== Material ==

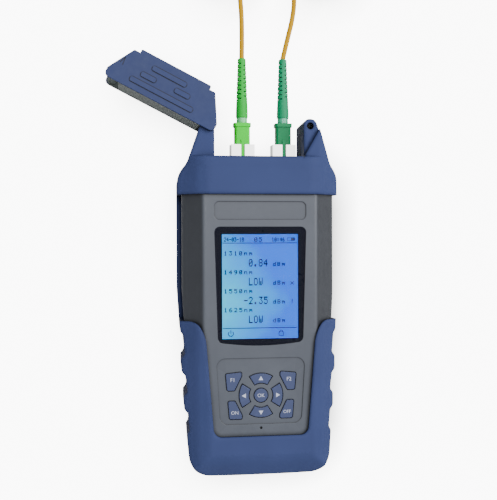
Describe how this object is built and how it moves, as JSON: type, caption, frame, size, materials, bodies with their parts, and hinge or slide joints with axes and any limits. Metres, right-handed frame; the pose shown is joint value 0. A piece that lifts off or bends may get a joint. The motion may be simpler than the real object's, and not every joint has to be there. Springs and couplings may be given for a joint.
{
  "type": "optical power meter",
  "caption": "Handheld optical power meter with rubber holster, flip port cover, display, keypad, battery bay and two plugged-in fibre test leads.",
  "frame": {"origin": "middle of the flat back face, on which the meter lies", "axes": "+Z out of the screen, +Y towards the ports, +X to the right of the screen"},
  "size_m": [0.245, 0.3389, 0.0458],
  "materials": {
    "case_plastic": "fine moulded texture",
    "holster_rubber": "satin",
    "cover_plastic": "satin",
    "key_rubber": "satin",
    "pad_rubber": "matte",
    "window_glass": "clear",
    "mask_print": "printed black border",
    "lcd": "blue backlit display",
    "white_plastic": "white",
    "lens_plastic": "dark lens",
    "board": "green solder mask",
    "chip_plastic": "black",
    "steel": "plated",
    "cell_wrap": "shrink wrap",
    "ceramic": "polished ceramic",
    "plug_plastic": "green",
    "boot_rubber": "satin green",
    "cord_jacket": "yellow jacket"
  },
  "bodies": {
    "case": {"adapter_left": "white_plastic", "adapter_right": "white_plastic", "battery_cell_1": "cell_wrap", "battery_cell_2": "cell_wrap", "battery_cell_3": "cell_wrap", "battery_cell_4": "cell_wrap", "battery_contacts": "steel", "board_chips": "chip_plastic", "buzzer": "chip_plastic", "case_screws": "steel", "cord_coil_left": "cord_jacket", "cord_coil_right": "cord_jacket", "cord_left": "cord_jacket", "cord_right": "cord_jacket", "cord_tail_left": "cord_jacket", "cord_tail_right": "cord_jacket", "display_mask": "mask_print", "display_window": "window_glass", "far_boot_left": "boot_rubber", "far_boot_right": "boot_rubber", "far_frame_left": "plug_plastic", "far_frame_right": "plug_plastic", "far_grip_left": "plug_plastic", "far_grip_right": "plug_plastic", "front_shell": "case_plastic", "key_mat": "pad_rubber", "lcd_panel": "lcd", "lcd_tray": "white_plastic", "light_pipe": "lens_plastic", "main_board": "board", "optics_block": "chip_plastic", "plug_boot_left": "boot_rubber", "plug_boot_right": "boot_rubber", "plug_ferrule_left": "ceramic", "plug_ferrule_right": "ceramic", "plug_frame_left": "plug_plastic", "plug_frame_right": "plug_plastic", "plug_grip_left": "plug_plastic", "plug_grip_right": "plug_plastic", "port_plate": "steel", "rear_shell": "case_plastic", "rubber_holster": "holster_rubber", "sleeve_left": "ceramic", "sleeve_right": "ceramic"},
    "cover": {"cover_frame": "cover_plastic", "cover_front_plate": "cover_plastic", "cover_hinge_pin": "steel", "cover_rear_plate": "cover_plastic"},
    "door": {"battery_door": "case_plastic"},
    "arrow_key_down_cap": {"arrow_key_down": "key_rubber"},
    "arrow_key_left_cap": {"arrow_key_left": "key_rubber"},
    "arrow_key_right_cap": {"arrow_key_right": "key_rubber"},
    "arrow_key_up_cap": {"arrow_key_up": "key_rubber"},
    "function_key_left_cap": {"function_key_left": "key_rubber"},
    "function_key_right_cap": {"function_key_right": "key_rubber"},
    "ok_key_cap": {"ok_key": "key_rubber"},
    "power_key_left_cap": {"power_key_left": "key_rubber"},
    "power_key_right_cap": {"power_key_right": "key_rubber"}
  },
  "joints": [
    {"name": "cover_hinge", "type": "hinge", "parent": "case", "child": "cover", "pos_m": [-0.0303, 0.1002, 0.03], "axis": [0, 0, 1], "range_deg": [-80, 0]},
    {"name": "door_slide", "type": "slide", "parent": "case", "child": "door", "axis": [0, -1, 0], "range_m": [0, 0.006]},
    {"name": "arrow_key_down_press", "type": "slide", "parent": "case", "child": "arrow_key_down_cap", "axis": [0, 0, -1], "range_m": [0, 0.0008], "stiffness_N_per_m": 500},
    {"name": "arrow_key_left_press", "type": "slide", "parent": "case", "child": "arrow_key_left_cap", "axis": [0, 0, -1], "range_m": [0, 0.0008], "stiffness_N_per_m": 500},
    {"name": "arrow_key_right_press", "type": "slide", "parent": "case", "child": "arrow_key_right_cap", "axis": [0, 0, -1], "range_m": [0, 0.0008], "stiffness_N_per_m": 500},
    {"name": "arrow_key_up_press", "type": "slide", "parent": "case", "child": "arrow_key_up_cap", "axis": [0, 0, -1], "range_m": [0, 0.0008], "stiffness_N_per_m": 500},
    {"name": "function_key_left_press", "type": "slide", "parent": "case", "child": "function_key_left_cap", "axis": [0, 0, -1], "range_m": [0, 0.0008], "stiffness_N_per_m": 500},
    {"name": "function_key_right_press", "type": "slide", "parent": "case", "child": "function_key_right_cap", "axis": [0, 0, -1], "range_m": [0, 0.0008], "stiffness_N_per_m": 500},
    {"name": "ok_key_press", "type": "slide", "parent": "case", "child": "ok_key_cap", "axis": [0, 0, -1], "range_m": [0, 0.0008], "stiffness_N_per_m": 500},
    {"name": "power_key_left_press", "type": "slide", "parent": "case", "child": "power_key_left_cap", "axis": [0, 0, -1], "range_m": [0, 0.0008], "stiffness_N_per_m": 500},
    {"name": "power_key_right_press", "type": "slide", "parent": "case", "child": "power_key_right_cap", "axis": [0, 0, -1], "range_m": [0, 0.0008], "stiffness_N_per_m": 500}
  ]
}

== Goal ==
Go through the listing and copy all of it exactly.

== Response below ==
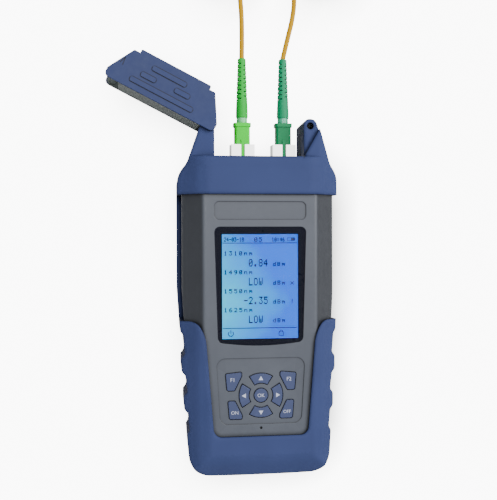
Describe how this object is built and how it moves, as JSON: type, caption, frame, size, materials, bodies with their parts, and hinge or slide joints with axes and any limits. Metres, right-handed frame; the pose shown is joint value 0. A piece that lifts off or bends may get a joint. The motion may be simpler than the real object's, and not every joint has to be there. Springs and couplings may be given for a joint.
{
  "type": "optical power meter",
  "caption": "Handheld optical power meter with rubber holster, flip port cover, display, keypad, battery bay and two plugged-in fibre test leads.",
  "frame": {"origin": "middle of the flat back face, on which the meter lies", "axes": "+Z out of the screen, +Y towards the ports, +X to the right of the screen"},
  "size_m": [0.245, 0.3389, 0.0458],
  "materials": {
    "case_plastic": "fine moulded texture",
    "holster_rubber": "satin",
    "cover_plastic": "satin",
    "key_rubber": "satin",
    "pad_rubber": "matte",
    "window_glass": "clear",
    "mask_print": "printed black border",
    "lcd": "blue backlit display",
    "white_plastic": "white",
    "lens_plastic": "dark lens",
    "board": "green solder mask",
    "chip_plastic": "black",
    "steel": "plated",
    "cell_wrap": "shrink wrap",
    "ceramic": "polished ceramic",
    "plug_plastic": "green",
    "boot_rubber": "satin green",
    "cord_jacket": "yellow jacket"
  },
  "bodies": {
    "case": {"adapter_left": "white_plastic", "adapter_right": "white_plastic", "battery_cell_1": "cell_wrap", "battery_cell_2": "cell_wrap", "battery_cell_3": "cell_wrap", "battery_cell_4": "cell_wrap", "battery_contacts": "steel", "board_chips": "chip_plastic", "buzzer": "chip_plastic", "case_screws": "steel", "cord_coil_left": "cord_jacket", "cord_coil_right": "cord_jacket", "cord_left": "cord_jacket", "cord_right": "cord_jacket", "cord_tail_left": "cord_jacket", "cord_tail_right": "cord_jacket", "display_mask": "mask_print", "display_window": "window_glass", "far_boot_left": "boot_rubber", "far_boot_right": "boot_rubber", "far_frame_left": "plug_plastic", "far_frame_right": "plug_plastic", "far_grip_left": "plug_plastic", "far_grip_right": "plug_plastic", "front_shell": "case_plastic", "key_mat": "pad_rubber", "lcd_panel": "lcd", "lcd_tray": "white_plastic", "light_pipe": "lens_plastic", "main_board": "board", "optics_block": "chip_plastic", "plug_boot_left": "boot_rubber", "plug_boot_right": "boot_rubber", "plug_ferrule_left": "ceramic", "plug_ferrule_right": "ceramic", "plug_frame_left": "plug_plastic", "plug_frame_right": "plug_plastic", "plug_grip_left": "plug_plastic", "plug_grip_right": "plug_plastic", "port_plate": "steel", "rear_shell": "case_plastic", "rubber_holster": "holster_rubber", "sleeve_left": "ceramic", "sleeve_right": "ceramic"},
    "cover": {"cover_frame": "cover_plastic", "cover_front_plate": "cover_plastic", "cover_hinge_pin": "steel", "cover_rear_plate": "cover_plastic"},
    "door": {"battery_door": "case_plastic"},
    "arrow_key_down_cap": {"arrow_key_down": "key_rubber"},
    "arrow_key_left_cap": {"arrow_key_left": "key_rubber"},
    "arrow_key_right_cap": {"arrow_key_right": "key_rubber"},
    "arrow_key_up_cap": {"arrow_key_up": "key_rubber"},
    "function_key_left_cap": {"function_key_left": "key_rubber"},
    "function_key_right_cap": {"function_key_right": "key_rubber"},
    "ok_key_cap": {"ok_key": "key_rubber"},
    "power_key_left_cap": {"power_key_left": "key_rubber"},
    "power_key_right_cap": {"power_key_right": "key_rubber"}
  },
  "joints": [
    {"name": "cover_hinge", "type": "hinge", "parent": "case", "child": "cover", "pos_m": [-0.0303, 0.1002, 0.03], "axis": [0, 0, 1], "range_deg": [-80, 0]},
    {"name": "door_slide", "type": "slide", "parent": "case", "child": "door", "axis": [0, -1, 0], "range_m": [0, 0.006]},
    {"name": "arrow_key_down_press", "type": "slide", "parent": "case", "child": "arrow_key_down_cap", "axis": [0, 0, -1], "range_m": [0, 0.0008], "stiffness_N_per_m": 500},
    {"name": "arrow_key_left_press", "type": "slide", "parent": "case", "child": "arrow_key_left_cap", "axis": [0, 0, -1], "range_m": [0, 0.0008], "stiffness_N_per_m": 500},
    {"name": "arrow_key_right_press", "type": "slide", "parent": "case", "child": "arrow_key_right_cap", "axis": [0, 0, -1], "range_m": [0, 0.0008], "stiffness_N_per_m": 500},
    {"name": "arrow_key_up_press", "type": "slide", "parent": "case", "child": "arrow_key_up_cap", "axis": [0, 0, -1], "range_m": [0, 0.0008], "stiffness_N_per_m": 500},
    {"name": "function_key_left_press", "type": "slide", "parent": "case", "child": "function_key_left_cap", "axis": [0, 0, -1], "range_m": [0, 0.0008], "stiffness_N_per_m": 500},
    {"name": "function_key_right_press", "type": "slide", "parent": "case", "child": "function_key_right_cap", "axis": [0, 0, -1], "range_m": [0, 0.0008], "stiffness_N_per_m": 500},
    {"name": "ok_key_press", "type": "slide", "parent": "case", "child": "ok_key_cap", "axis": [0, 0, -1], "range_m": [0, 0.0008], "stiffness_N_per_m": 500},
    {"name": "power_key_left_press", "type": "slide", "parent": "case", "child": "power_key_left_cap", "axis": [0, 0, -1], "range_m": [0, 0.0008], "stiffness_N_per_m": 500},
    {"name": "power_key_right_press", "type": "slide", "parent": "case", "child": "power_key_right_cap", "axis": [0, 0, -1], "range_m": [0, 0.0008], "stiffness_N_per_m": 500}
  ]
}